The contingencies of old age for which their saving are no longer there to
cover should be covered by taxes on young and old but will always fall short,
not as a logically necessary outcome, but as a matter of solid experience. The
shortfall swells both the budget deficit and the current balance of payments
deficit. It gets added to the national debt. Servicing the national debt falls
as an end-of-life charge on the old but as a full lifetime charge on those who
are young today. Netting out indemnities received and taxes paid, the effect of
deferring the cost of the indemnities society secures for the old is that the
latter rolls part of the eventual cost on to the backs of the young, who have
to carry it through their lifetime. In effect, the old systematically leave an
increasing load of debt as legacy for the young.
Keeping
the rate of growth of the debt at or below the rate of growth of national
income is compatible with the young not getting any poorer relative to the old.

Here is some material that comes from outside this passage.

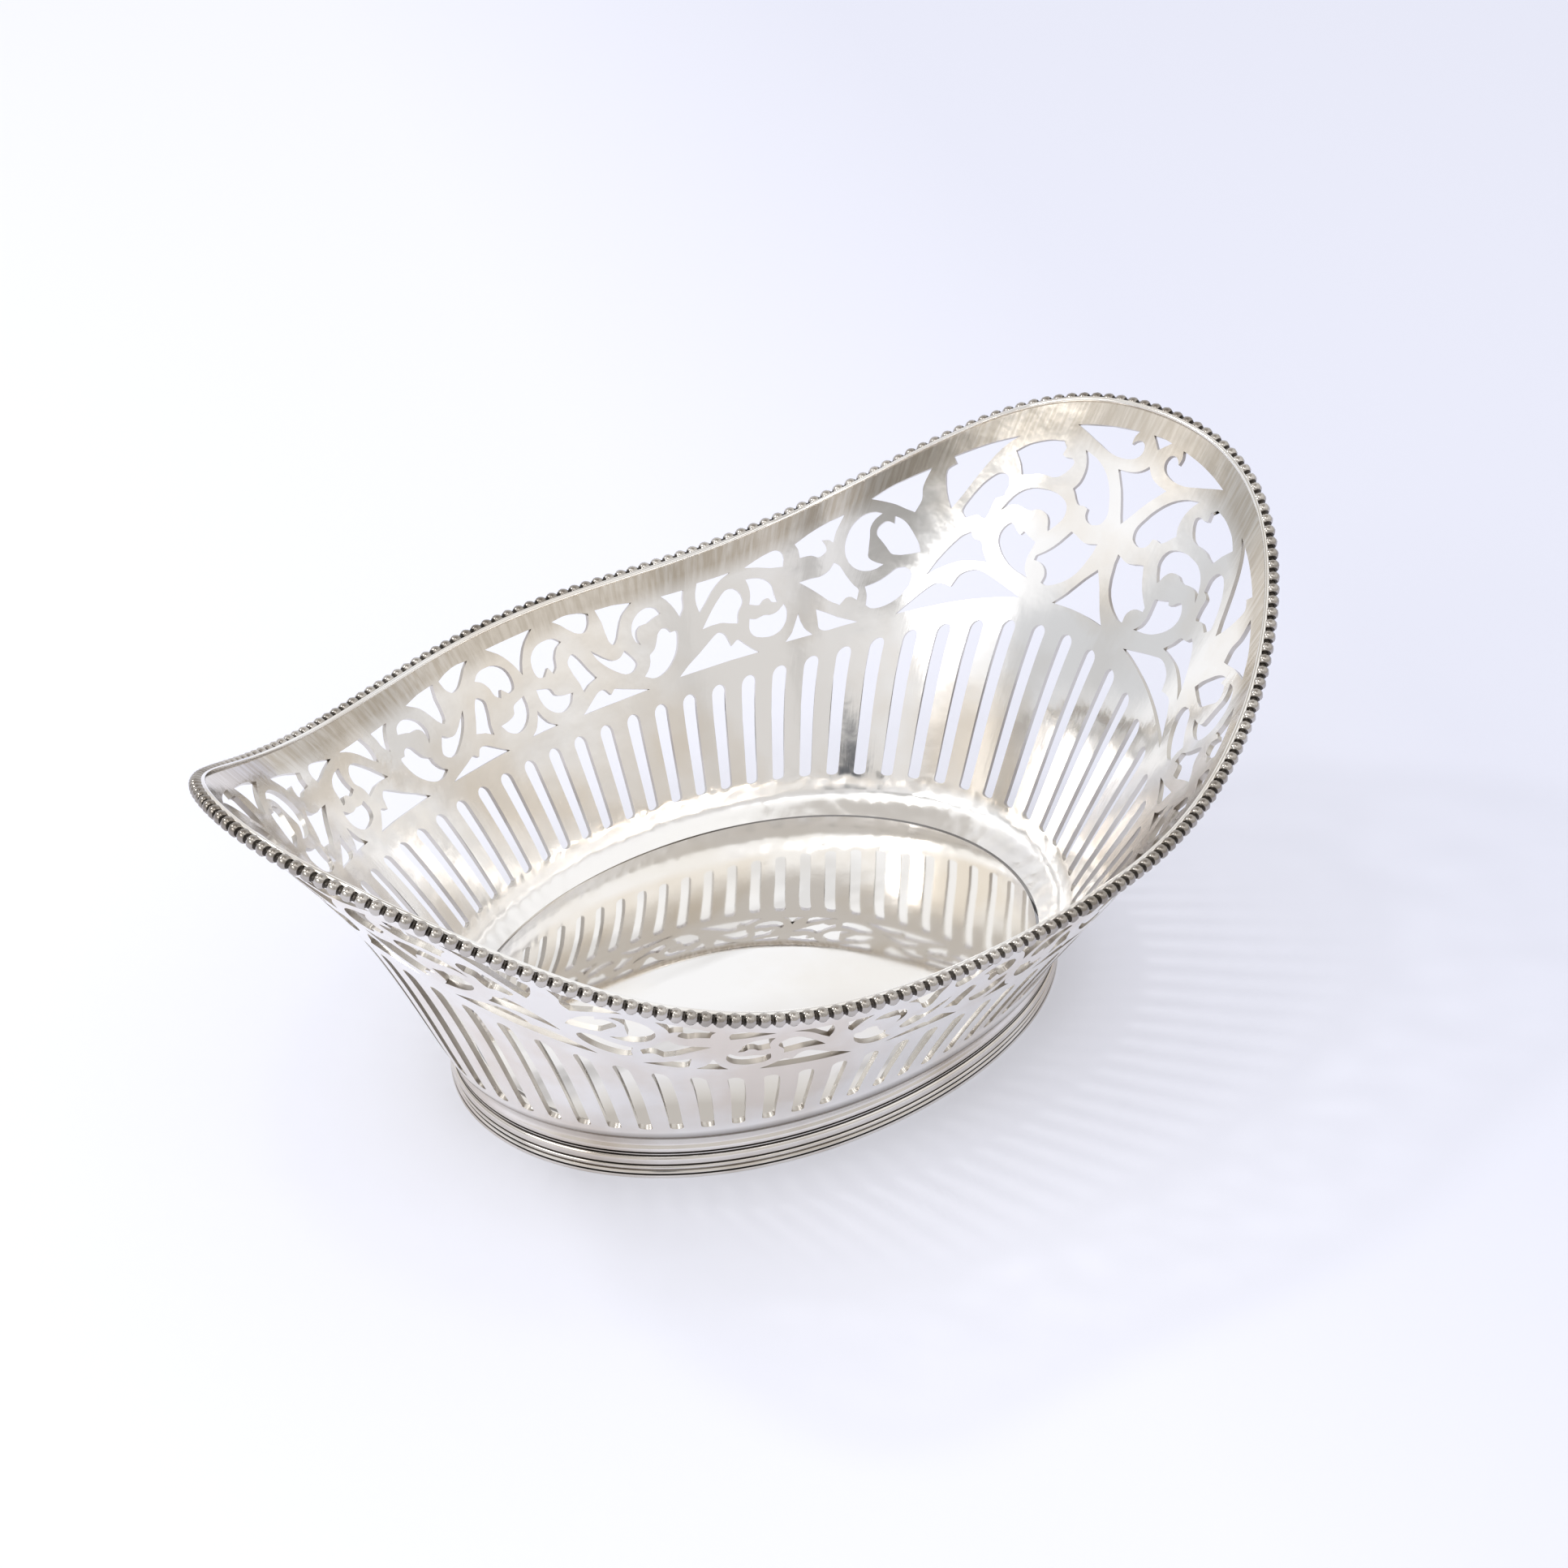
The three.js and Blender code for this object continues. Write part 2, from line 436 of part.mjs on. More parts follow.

Arguably, it also responds to society's time preference, for it enables it to
defer some cost of its present consumption. If, on the contrary, the national
debt grows faster than the national income, not only is the future growing
darker for everybody, but it is getting even darker for the young than for the
old.
For the
reader who may have missed it, let us point to the grim humour only half hidden
behind these mechanisms. To ward off eventual insolvency or for other reasons,
most European governments are scrambling to curb their deficits. The majority
of their people are ready to vote them out, indignant at the austerity inflicted
on them. Without really realising how outrageous is their indignation, they are
furious at being prevented from getting their own children any deeper into debt
in order better to enjoy the charms of deferral.